Словно убегая от воспоминаний, словно мчась навстречу новой жизни, Мирдза стремительно нажимала на педали велосипеда. Вот уже Рубенский бор, где ей знакомы не только каждое дерево и куст, но и каждая выбоинка на дороге. Когда-то они с Карленом здесь соревновались в беге, он был меньше ее, не мог обогнать и чуть не плакал от досады, что ему всегда приходится проигрывать. Наконец, ей стало жаль братишку и однажды она дала себя победить. Хорошо, что поступила так. Если с ним что-нибудь приключилось бы, то ей было бы больно из-за каждой причиненной ему обиды.
Вдруг переднее колесо за что-то зацепилось, и велосипед опрокинулся, Мирдза полетела в канаву. Она еще не успела опомниться, как из-за деревьев выскочили двое мужчин. Мирдза успела заметить, что они были в красноармейской форме. Один из них направил ей в лицо ослепительный свет карманного фонаря, другой крикнул по-русски: «Стой, руки вверх!» Мирдза, сидя в канаве, медленно подняла руки. «Давай деньги и все, что есть»! — приказал тот, у которого в руке был фонарь. Мирдза сидела как окаменелая. «Неужели нелепые слухи — правда?» — думала она и ощутила холодную дрожь. Второй грабитель, стоявший до сих пор в темноте, подскочил к ней и сорвал с руки часики. «Деньги у тебя есть?» — спросил он, но когда Мирдза покачала головой, принялся обшаривать ее карманы. Луч света упал на лицо грабителя, и Мирдза заметила, что его темные усы выглядят, как накрашенные. «Помни, если не будешь молчать и сообщишь полиц… милиции, то в следующий раз тебя живой не оставим!» — пригрозил первый. Они подняли велосипед и, волоча его, ушли.

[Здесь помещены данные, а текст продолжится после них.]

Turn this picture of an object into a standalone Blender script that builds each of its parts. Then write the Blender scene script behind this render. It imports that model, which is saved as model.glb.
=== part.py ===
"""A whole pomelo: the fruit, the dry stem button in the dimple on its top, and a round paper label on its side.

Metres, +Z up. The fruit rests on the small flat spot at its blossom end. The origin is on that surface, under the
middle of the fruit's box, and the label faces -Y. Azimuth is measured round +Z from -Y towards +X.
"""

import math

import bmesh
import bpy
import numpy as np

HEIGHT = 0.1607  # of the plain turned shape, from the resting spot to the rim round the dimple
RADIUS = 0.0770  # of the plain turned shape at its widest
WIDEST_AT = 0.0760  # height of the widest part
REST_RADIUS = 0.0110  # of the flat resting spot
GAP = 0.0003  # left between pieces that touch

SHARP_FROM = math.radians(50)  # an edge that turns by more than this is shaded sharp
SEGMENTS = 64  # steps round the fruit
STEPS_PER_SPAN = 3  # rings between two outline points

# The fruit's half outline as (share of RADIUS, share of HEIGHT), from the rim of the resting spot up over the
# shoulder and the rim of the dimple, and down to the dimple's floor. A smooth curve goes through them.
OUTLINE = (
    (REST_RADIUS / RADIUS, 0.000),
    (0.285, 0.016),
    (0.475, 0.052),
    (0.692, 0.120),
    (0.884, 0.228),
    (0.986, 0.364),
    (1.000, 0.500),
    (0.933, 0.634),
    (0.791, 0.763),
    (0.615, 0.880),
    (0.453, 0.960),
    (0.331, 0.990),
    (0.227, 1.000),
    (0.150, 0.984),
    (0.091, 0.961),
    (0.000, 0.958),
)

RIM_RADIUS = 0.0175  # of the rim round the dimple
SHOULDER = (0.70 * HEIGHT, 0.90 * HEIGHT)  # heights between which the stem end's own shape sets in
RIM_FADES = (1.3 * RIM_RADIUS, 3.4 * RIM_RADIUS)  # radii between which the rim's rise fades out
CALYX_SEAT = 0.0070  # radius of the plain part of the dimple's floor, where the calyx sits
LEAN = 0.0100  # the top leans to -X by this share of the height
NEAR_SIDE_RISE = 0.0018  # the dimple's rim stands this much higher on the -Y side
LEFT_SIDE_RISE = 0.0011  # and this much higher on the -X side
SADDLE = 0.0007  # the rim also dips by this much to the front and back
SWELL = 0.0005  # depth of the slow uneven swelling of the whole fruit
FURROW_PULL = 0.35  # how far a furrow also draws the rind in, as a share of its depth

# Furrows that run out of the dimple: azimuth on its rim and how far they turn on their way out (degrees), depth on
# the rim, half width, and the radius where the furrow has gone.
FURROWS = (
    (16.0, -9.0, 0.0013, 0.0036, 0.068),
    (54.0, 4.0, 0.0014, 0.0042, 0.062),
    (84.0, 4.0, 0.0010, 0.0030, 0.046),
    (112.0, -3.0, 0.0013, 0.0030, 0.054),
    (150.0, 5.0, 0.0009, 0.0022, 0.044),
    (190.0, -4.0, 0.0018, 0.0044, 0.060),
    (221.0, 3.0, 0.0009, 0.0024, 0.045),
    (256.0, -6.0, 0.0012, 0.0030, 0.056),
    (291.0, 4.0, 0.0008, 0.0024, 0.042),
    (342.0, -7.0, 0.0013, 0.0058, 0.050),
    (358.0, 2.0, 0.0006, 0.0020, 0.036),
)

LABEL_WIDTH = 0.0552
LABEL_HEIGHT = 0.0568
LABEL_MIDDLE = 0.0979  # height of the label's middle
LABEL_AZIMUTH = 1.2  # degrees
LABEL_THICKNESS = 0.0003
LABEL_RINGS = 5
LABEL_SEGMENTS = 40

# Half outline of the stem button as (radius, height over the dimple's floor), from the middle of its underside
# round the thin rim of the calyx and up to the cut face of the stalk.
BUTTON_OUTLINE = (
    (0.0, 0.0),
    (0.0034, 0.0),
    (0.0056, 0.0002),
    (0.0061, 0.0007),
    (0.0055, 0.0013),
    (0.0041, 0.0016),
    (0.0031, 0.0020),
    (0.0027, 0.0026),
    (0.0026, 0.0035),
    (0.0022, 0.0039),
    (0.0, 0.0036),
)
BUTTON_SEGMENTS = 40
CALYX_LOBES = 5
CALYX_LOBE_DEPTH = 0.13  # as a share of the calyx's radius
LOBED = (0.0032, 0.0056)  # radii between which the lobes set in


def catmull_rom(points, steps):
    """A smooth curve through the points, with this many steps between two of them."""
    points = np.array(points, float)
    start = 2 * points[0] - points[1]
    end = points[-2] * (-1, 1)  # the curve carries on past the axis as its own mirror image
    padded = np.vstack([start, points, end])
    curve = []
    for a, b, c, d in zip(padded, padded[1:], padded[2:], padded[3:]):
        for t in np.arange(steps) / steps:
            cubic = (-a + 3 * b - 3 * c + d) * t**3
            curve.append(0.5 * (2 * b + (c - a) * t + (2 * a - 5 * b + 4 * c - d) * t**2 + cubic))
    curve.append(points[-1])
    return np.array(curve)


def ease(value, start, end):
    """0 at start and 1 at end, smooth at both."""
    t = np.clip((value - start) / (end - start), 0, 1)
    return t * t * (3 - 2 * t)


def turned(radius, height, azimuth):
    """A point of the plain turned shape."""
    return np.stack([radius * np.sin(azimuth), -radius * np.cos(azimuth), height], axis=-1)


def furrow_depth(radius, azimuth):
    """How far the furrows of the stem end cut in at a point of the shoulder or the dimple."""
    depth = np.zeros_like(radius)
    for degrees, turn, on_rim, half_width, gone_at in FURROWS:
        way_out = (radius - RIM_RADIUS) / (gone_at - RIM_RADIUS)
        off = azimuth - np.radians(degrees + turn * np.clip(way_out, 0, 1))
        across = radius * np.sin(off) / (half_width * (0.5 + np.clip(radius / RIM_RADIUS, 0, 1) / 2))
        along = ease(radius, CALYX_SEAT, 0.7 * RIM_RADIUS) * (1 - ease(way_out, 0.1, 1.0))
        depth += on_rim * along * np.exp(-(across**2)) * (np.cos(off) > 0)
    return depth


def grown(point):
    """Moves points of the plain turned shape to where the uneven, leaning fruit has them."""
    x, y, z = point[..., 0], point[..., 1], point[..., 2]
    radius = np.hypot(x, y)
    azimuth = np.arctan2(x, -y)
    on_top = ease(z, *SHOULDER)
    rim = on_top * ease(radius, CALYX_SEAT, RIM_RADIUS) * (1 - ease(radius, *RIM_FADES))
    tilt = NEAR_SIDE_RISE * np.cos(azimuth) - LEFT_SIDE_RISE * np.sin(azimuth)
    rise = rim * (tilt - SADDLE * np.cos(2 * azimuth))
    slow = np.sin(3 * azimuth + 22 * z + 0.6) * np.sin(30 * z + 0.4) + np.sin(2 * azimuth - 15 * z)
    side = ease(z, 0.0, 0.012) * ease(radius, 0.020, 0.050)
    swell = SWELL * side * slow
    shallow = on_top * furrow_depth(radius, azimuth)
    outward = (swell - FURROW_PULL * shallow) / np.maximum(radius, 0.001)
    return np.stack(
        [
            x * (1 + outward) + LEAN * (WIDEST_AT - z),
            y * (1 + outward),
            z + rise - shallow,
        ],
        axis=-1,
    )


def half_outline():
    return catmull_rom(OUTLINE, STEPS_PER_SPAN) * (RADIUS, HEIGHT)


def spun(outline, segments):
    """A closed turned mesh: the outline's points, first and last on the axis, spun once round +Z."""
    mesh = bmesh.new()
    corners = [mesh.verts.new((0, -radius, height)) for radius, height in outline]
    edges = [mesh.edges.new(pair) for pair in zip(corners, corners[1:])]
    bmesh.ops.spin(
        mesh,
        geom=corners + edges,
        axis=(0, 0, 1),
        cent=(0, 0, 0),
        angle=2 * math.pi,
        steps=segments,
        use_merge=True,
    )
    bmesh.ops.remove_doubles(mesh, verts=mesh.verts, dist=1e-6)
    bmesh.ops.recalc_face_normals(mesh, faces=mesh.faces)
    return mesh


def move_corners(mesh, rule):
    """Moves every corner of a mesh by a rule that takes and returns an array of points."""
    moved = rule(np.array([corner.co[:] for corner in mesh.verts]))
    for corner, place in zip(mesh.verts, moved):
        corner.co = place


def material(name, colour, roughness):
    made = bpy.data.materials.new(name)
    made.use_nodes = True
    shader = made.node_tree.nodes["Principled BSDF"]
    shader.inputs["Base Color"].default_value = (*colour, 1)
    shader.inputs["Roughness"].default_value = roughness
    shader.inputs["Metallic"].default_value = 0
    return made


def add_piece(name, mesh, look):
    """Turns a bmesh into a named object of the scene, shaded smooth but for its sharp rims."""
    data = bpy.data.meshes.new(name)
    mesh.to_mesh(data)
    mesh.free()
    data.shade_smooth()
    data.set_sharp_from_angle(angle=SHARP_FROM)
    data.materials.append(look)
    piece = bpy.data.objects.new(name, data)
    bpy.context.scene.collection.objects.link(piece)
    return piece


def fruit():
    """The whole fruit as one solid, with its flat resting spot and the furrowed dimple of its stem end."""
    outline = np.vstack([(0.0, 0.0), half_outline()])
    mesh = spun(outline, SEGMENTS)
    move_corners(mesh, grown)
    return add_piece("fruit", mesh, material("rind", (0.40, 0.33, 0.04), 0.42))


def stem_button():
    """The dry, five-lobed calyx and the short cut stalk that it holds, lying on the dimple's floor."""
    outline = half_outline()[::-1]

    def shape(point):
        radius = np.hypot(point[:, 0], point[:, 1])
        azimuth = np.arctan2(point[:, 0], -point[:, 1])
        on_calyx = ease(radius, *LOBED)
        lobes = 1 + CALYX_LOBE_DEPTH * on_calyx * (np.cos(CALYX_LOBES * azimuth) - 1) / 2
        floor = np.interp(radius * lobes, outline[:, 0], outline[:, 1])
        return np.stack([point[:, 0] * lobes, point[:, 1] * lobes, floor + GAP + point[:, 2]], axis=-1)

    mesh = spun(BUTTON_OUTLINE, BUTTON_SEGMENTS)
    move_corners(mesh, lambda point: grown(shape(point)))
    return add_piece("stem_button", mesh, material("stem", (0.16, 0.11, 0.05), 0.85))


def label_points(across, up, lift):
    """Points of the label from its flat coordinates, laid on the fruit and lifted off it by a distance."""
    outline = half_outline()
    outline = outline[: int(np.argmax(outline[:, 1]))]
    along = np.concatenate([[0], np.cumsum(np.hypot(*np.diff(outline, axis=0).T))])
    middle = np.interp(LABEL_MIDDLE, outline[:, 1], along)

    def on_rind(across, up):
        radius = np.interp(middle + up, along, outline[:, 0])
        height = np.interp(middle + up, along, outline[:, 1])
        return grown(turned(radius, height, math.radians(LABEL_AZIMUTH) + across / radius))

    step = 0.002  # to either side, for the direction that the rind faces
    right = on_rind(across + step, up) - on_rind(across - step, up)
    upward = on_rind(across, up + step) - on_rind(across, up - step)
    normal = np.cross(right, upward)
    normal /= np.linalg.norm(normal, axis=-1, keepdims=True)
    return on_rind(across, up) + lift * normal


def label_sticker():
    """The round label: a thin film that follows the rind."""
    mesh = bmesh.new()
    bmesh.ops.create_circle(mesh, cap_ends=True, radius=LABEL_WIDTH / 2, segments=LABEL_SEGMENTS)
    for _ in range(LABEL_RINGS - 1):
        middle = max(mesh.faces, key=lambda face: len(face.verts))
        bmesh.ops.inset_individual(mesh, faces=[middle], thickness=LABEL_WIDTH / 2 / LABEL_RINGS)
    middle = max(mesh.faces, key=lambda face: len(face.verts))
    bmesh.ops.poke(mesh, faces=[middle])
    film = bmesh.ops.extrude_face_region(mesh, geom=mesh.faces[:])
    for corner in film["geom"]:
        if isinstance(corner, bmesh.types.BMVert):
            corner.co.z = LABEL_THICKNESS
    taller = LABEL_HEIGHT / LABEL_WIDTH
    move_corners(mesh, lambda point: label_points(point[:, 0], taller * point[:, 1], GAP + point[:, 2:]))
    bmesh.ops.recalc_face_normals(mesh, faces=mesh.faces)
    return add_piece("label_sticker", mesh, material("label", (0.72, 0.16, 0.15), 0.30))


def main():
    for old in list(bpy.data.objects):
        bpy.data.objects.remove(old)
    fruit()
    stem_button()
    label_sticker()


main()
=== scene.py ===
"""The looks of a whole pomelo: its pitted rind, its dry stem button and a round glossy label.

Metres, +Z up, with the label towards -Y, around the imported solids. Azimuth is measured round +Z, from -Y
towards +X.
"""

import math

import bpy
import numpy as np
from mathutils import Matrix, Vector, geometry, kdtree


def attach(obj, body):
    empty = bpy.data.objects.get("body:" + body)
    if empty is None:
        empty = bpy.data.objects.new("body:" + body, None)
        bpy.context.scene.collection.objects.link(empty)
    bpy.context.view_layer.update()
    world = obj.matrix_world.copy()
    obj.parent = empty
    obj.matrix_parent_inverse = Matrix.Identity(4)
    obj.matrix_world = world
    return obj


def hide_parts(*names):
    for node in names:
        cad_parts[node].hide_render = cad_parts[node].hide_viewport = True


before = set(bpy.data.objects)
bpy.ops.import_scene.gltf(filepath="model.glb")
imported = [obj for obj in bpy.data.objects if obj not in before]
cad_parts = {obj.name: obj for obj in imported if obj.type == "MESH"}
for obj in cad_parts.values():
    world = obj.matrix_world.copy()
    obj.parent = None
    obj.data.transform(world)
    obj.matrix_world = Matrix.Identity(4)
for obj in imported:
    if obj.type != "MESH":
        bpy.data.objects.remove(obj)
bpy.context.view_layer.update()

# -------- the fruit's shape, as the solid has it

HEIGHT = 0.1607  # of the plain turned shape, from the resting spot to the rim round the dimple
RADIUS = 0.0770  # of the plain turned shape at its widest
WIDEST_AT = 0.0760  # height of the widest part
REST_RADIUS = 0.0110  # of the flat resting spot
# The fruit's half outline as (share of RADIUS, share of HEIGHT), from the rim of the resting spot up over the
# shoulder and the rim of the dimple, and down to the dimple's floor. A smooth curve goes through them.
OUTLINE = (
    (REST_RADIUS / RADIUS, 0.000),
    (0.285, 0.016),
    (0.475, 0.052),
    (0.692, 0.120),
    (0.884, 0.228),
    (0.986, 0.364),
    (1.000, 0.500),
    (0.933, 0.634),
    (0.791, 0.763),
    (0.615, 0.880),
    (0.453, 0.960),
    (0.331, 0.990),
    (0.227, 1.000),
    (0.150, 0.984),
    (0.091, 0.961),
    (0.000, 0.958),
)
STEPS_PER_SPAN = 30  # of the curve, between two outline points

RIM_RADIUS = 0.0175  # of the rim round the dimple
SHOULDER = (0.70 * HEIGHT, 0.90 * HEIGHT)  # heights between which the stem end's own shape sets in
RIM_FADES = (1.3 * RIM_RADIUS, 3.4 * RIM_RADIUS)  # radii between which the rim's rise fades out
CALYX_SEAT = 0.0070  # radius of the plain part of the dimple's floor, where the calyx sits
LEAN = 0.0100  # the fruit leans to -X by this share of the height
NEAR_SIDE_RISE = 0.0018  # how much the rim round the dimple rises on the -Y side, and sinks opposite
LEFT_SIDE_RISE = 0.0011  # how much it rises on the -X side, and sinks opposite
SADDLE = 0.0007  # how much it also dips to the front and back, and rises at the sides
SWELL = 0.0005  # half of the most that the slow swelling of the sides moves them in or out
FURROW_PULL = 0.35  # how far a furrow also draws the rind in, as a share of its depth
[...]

Мирдза выбралась из канавы и, совсем ошеломленная, поплелась в сторону местечка, потом сообразила, что надо идти домой. Вернувшись на место происшествия, она снова споткнулась, нога зацепилась за проволоку, которая была протянута поперек дороги. Она сильно замерзла, и лес казался ей совершенно черным и полным опасностей. Свои же шаги отдавались в ушах болезненно громко. «Какая чушь!» — в голове гудели только два этих слова…
Но как странно они говорили. Совсем иначе, чем красноармейцы, с которыми ей приходилось встречаться. Один даже оговорился: хотел сказать «милиция» и чуть не обмолвился — «полиция». Так у нас многие по старой привычке милиционера называют полицейским. И какие странные усы были у одного из них, точно углем намазанные. Очевидно, хотел замаскироваться. В волости снова заволнуются. Было бы лучше, если бы никто не узнал. Может, пока не говорить, смолчать, а рассказать только в городе, когда поедет туда? Во всяком случае, завтра она еще никому не скажет, обдумает, что и как говорить. Даже матери не расскажет. Как она всполошится, когда узнает о событии этой ночи! Ни на минуту не выпустит из дому, а если она куда выйдет, то будет бояться и трепетать. Действительно, уж лучше матери не говорить. Все равно тут ничего не поделаешь, зачем ее тревожить. И так ее нервы напряжены до крайности, по ночам иногда вскрикивает во сне и плачет.
В окне еще мерцал слабый свет. Ну, конечно, мать ждала ее. Мирдза тихонько постучала, и мать сразу же открыла, словно она уже издалека услышала ее шаги и ждала у дверей.
— Где велосипед? — удивленно спросила она.
— Случилась поломка… по пути туда. Оставила у Зенты, — солгала Мирдза.
— Боже, это ведь чужой велосипед, можно ли будет починить? — забеспокоилась мать.
— Починят, мамочка, починят, — успокаивала Мирдза. — Дай мне поесть, нет ли чего-нибудь горячего, — она торопливо перевела разговор на другое, чтобы больше не упоминать о велосипеде.